It always ends up being the same conversation. I’ll say, “Oh yeah, I like women too. I’m bisexual.” And then some smug, arrogant person who assumes to be an absolute authority on every single person’s sexuality will tell me “No you’re not. You’re just young and trying new things, and eventually you’ll settle down and put that all behind you.”
That’s when I feel like punching in faces and obliterating everything that person believes about his or her own sexuality. Who is anyone to tell me that the feelings I have for somebody I’m attracted to aren’t real?
Each time I tell someone I’m “bi,” there’s an inherent fear of being invalidated and then not being able to substantiate myself. When I am drawn to someone’s looks or personality, I don’t see a man or a woman. I just see an attractive person. People ask me all the time if, deep down, I have more of a preference for one or the other — and, honestly, I don’t. When it comes to loving somebody, gender is nothing but a social and physical constraint.
There’s a widespread refusal to extend acceptance and credibility to people who identify as bisexual. Bisexuality raises many issues concerning how sexuality is defined. In a society that heavily enforces heterosexuality as the norm, the fact that some people pursue relations with both genders is confounding and simply unbelievable. Why deviate if you can supposedly “choose” to be normal and straight?
The most common things bisexuals hear are “you’re just a straight person who wants attention” and “bisexuality is just a phase, and you’re only experimenting” and “bisexuals are just confused, and eventually they’ll come out straight or gay.”
According to James McCary’s “Human Sexuality,” sexual orientation can only be self-defined, if it must be defined at all. It is a part of a person’s identity that goes beyond who that person has sex with. It extends to an individual’s emotions, thoughts, hopes and dreams, and it seems politically incorrect to blatantly deny all of those components of someone’s identity.
Bisexuals are also accused of reaping heterosexual privileges and being accepted as part of mainstream society even while they carry homosexual feelings and tendencies. But this doesn’t consider the fact that being “part of the mainstream” denies bisexuals a meaningful part of themselves. Why would I want to deny the part of myself that loves being intimate with women for the rest of my life?
And if you’re not straight in our hetero-normative society, you can only be the complete opposite of straight, which is gay. This dualistic way of looking at sexuality is inaccurate, and it limits potential to realize the full extent of desire. Extending legitimacy to the fact that someone can be both straight and gay might threaten people’s own sense of their hetero- or homosexuality, which they take for granted as fixed.

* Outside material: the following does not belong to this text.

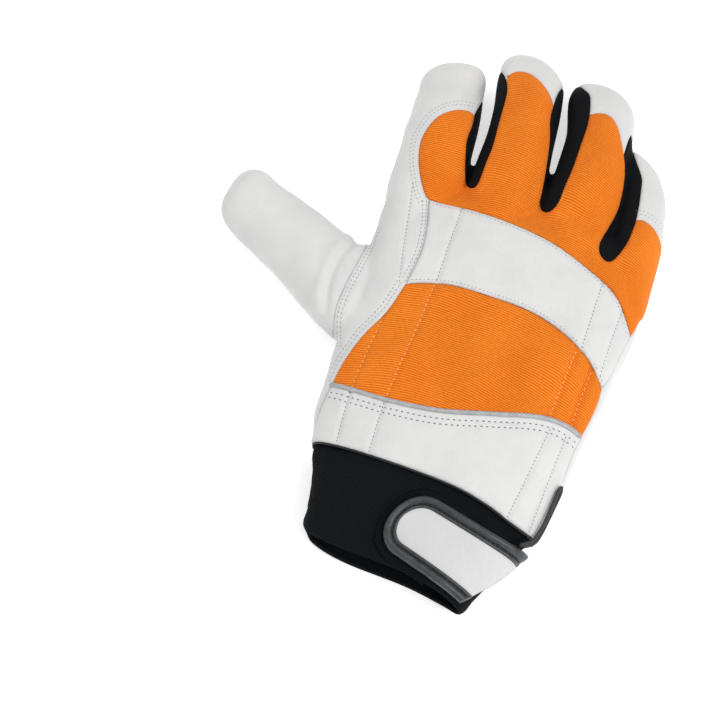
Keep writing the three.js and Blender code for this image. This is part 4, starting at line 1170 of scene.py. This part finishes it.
@dataclass
class Back:
    """The back of the glove: knuckle band, textile panels, wrist leather and the black forks."""

    skin: Skin
    channel: float = 0.75
    channel_width: float = 1.15
    band_channels: tuple[tuple[tuple[float, float], ...], ...] = (
        ((-28.1, 128.5), (-28.0, 106.2), (-28.0, 88.1)), ((45.7, 115.0), (45.9, 94.2), (45.8, 75.0)),
        ((58.5, 108.0), (57.7, 89.6), (57.6, 66.0)))
    back_channels: tuple[tuple[tuple[float, float], ...], ...] = (
        ((-28.4, 88.0), (-29.6, 66.1), (-31.1, 48.6), (-32.0, 37.9), (-32.7, 26.9)),
        ((-45.6, 72.0), (-48.0, 53.0), (-49.8, 26.8)))
    folds: tuple[tuple[tuple[float, float], ...], ...] = (
        ((44.2, 80.0), (42.9, 61.8), (41.5, 40.0)), ((53.5, 74.0), (52.5, 57.9), (52.2, 40.0)))
    knuckle_folds: tuple[tuple[tuple[tuple[float, float], ...], float, float], ...] = (
        (((16.0, 148.0), (25.0, 142.0), (33.0, 138.0)), 1.8, 3.2),
        (((15.0, 139.0), (24.0, 134.0), (33.0, 131.0)), -1.3, 3.4),
        (((51.0, 124.0), (56.0, 118.0), (60.0, 110.0)), 0.8, 3.0),
        (((-20.0, 146.0), (-8.0, 148.0), (2.0, 145.0)), 0.5, 4.0))
    wrist_channels: tuple[tuple[tuple[float, float], ...], ...] = (
        ((-49.6, 27.0), (-48.9, 11.2), (-48.0, 0.0)), ((-32.8, 26.0), (-32.4, 9.9), (-31.9, -1.0)),
        ((43.7, 38.0), (40.6, 12.9), (37.4, -10.0)), ((51.6, 38.0), (50.3, 14.4), (48.9, -12.0)))

    def channels(self, lines: Sequence[Sequence[tuple[float, float]]],
                 depth: float, width: float) -> list[Groove]:
        """Makes grooves of sewn channels."""
        return [Groove(smooth_line(line), depth, width, 0.12) for line in lines]

    def textile_relief(self, p: np.ndarray, distance: np.ndarray) -> np.ndarray:
        """Soft unevenness of the textile over the knuckles and fingers."""
        inner = np.clip(distance / 6, 0, 1)
        return (0.75 * soft_noise(p, 34.0, 3) + 0.3 * soft_noise(p, 13.0, 4)) * inner

    def leather_relief(self, p: np.ndarray, distance: np.ndarray) -> np.ndarray:
        """Soft unevenness of the leather."""
        inner = np.clip(distance / 5, 0.1, 1)
        return (0.28 * soft_noise(p, 30.0, 5) + 0.1 * soft_noise(p, 11.0, 6)) * inner

    def build(self) -> None:
        """Makes the panels of the back."""
        fine = Groove
        top, bottom, piping = seam(BAND_TOP), seam(BAND_BOTTOM), seam(PIPING_LINE)
        hems = [fine(beside(top, -1.6), 0.4, 0.5), fine(beside(bottom, 1.6), 0.4, 0.5)]
        self.skin.panel("knuckle_band_leather", Cut(1.25, 0.15, 1.9), Finish.LEATHER,
                        hems + self.channels(self.band_channels, self.channel, self.channel_width),
                        self.leather_relief)
        self.skin.panel("hand_back_textile", Cut(1.0, 0.15, 3.0, 1.5), Finish.ORANGE,
                        self.channels(self.back_channels, self.channel, 1.3)
                        + self.channels(self.folds[:1], 1.3, 1.6) + self.channels(self.folds[1:], 2.3, 1.8),
                        self.textile_relief)
        rows = [fine(beside(piping, -3.7), 0.35, 0.6), fine(beside(piping, -6.2), 0.35, 0.6)]
        self.skin.panel("wrist_back_leather", Cut(0.9, 0.15, 1.9), Finish.LEATHER,
                        rows + self.channels(self.wrist_channels, self.channel, self.channel_width),
                        self.leather_relief)
        folds = [fine(smooth_line(line), depth, width) for line, depth, width in self.knuckle_folds]
        self.skin.panel("finger_back_textile", Cut(0.95, 0.15, 2.6, 1.5), Finish.ORANGE,
                        folds, self.textile_relief)
        for fork in FORKS:
            self.skin.panel(fork.name, Cut(0.25, -0.1, 1.8, 1.1), Finish.STRETCH)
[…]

The fact that there are people who refuse to stay on just one of side of the straight-gay binary threatens heteronormative beliefs and the argument that sexuality is something one is innately born with.

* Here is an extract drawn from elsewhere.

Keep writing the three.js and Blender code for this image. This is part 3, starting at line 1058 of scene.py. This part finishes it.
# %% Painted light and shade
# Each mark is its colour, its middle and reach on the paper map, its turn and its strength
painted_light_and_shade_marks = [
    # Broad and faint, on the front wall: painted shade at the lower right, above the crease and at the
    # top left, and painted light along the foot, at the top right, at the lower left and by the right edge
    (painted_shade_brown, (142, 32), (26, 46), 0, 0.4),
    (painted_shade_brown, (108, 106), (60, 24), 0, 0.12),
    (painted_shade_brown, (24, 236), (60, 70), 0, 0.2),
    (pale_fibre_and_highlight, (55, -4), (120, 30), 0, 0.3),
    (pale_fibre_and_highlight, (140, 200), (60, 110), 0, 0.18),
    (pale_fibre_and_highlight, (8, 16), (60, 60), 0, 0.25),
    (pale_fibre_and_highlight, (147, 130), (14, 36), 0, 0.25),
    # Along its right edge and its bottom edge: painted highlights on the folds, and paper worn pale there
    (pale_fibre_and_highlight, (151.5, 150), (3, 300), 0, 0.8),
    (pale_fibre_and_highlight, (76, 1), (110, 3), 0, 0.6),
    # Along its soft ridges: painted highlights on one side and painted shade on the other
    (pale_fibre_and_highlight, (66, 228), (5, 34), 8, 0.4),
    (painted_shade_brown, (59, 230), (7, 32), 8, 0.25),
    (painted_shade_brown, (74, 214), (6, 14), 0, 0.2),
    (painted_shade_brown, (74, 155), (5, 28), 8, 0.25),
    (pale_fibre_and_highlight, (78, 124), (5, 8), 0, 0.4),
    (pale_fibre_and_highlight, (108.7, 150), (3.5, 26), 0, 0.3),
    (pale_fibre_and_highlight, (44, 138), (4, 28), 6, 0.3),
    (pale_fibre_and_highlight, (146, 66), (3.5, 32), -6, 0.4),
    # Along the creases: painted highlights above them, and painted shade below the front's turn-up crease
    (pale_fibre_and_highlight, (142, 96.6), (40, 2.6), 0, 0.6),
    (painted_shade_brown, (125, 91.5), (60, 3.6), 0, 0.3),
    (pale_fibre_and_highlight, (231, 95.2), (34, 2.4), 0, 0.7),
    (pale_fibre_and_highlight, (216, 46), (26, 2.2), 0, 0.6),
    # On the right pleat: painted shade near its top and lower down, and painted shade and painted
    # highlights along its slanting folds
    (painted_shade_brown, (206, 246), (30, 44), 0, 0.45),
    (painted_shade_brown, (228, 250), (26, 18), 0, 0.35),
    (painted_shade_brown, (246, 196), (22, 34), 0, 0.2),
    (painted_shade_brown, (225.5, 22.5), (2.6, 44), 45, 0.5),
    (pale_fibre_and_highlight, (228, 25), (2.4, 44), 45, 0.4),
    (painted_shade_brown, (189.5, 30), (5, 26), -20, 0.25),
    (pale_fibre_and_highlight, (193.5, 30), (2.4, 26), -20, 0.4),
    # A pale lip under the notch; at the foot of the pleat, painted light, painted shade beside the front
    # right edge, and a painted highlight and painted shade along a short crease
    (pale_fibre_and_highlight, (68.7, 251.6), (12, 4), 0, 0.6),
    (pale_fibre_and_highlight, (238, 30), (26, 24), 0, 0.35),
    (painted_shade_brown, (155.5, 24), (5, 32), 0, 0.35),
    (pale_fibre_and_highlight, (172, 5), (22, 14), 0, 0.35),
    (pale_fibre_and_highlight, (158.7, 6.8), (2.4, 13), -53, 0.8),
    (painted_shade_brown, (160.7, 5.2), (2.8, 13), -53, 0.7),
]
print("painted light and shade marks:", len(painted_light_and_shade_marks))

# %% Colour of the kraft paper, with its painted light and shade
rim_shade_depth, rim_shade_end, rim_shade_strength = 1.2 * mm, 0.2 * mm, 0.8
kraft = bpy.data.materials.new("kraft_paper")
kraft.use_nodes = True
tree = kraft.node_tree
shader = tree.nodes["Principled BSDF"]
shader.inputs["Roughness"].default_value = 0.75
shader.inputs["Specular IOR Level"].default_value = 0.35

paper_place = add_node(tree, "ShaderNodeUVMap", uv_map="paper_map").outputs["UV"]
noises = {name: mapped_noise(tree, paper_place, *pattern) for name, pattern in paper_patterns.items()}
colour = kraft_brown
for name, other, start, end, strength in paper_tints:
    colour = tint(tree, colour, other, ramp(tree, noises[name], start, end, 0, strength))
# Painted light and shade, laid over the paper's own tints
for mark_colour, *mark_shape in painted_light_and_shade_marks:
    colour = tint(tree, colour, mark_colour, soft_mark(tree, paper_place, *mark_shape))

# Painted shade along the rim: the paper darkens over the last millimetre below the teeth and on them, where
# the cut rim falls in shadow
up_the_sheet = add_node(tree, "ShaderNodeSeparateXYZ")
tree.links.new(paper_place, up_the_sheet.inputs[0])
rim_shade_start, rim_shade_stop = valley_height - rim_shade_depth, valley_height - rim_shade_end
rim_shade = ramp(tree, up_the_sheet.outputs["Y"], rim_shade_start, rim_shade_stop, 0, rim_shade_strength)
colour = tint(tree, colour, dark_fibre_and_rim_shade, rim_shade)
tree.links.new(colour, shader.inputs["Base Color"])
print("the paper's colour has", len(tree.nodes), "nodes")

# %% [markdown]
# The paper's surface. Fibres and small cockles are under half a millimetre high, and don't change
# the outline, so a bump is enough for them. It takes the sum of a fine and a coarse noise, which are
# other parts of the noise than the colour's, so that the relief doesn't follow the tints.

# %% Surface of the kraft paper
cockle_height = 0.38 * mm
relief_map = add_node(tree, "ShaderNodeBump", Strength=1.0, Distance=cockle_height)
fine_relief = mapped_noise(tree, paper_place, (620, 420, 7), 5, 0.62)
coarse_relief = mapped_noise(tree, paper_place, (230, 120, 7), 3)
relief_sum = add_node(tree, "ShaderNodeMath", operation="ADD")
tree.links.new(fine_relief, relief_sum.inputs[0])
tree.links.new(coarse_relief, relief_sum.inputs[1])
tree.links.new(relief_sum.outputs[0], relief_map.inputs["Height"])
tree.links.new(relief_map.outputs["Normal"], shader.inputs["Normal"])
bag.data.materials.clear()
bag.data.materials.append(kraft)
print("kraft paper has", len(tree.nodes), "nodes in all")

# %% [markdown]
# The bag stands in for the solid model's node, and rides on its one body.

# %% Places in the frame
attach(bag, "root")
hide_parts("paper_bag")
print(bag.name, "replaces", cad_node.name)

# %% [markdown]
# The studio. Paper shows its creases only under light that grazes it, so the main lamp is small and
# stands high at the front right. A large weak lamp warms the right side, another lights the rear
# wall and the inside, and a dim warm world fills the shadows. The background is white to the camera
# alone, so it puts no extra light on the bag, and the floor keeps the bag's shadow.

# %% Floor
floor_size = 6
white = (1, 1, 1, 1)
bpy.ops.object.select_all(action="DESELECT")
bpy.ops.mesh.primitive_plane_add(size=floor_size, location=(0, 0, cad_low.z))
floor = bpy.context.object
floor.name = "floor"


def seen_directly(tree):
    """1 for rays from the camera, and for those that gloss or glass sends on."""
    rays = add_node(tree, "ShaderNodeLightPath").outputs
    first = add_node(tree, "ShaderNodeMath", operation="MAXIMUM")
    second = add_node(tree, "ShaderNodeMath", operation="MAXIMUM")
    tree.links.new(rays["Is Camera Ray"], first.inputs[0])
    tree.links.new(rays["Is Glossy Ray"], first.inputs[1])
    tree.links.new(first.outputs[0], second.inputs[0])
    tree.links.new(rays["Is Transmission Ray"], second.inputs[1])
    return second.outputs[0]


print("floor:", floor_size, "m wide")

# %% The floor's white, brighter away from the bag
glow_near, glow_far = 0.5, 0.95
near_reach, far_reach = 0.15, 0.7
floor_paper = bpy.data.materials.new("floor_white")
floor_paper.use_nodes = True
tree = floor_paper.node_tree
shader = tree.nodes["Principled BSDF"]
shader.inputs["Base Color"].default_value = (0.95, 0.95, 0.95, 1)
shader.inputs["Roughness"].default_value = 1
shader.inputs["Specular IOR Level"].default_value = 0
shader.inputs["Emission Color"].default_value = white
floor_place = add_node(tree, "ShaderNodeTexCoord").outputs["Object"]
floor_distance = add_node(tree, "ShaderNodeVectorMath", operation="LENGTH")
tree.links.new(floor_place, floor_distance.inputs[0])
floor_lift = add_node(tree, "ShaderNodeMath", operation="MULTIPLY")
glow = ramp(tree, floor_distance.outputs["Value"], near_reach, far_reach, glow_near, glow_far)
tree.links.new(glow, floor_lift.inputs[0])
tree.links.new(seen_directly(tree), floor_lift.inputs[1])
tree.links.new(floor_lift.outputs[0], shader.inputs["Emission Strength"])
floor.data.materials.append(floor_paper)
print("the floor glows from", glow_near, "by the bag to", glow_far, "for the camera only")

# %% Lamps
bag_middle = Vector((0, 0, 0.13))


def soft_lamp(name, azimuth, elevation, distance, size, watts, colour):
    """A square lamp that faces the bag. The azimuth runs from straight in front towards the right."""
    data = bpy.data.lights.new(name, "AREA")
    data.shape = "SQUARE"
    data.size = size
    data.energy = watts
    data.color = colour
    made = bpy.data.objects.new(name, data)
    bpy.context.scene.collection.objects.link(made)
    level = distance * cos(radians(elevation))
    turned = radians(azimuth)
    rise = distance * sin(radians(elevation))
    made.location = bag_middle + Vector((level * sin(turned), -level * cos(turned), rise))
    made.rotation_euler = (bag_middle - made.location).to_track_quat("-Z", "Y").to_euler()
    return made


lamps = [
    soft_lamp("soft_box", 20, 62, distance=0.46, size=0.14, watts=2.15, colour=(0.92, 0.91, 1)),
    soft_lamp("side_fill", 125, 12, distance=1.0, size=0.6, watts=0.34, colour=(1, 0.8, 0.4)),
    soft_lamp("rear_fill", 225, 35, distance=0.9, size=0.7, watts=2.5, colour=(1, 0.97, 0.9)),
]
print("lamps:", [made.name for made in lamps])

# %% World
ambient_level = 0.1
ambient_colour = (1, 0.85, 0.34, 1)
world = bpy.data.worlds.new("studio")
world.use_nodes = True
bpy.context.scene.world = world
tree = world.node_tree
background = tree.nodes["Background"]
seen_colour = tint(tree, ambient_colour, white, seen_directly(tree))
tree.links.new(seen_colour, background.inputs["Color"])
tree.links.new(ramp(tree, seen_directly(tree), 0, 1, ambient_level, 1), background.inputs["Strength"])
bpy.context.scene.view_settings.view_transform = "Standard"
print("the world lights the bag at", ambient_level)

It’s problematic to impose a rigid identity, because people are rarely just one thing throughout their entire lives. Bisexuals are neither completely straight nor completely gay, and there are lots of people who fall in between these three categories. There’s an entire spectrum of sexuality that society needs to recognize as valid.
This simply leads to the question of why sexuality requires clear labels. Is that person bisexual? Is this going to be a one-time thing during which one sees someone of the same-sex and then goes back to being normal? Does it really matter?
If society were genuinely accepting of all sexualities, people wouldn’t have to label their orientations because they would be free to be intimate with whomever they feel attracted to at whatever point in time. Occasionally, curiosity gets the best of us, and we wonder what it would be like to be with the person of the same gender. But we forcefully suppress such thoughts because it’s socially unacceptable.
My argument is not that being bisexual is the best way to live and that being completely hetero- or homosexual is invalid. But as a bisexual who has experienced stigma from both straight and gay parties, I think it’s important to respect the lifestyles of those who choose not to stick to just one side of the spectrum. Society should simply accept and give legitimacy to all sexual identities people choose to embrace rather than reluctantly doling out rights on the basis of inborn tendencies.
People say that being bisexual is like having “the best of both worlds,” as if each gender inhabits a completely separate world. Rather, it’s more like having the best of the entire world, and that’s something to which everybody is entitled.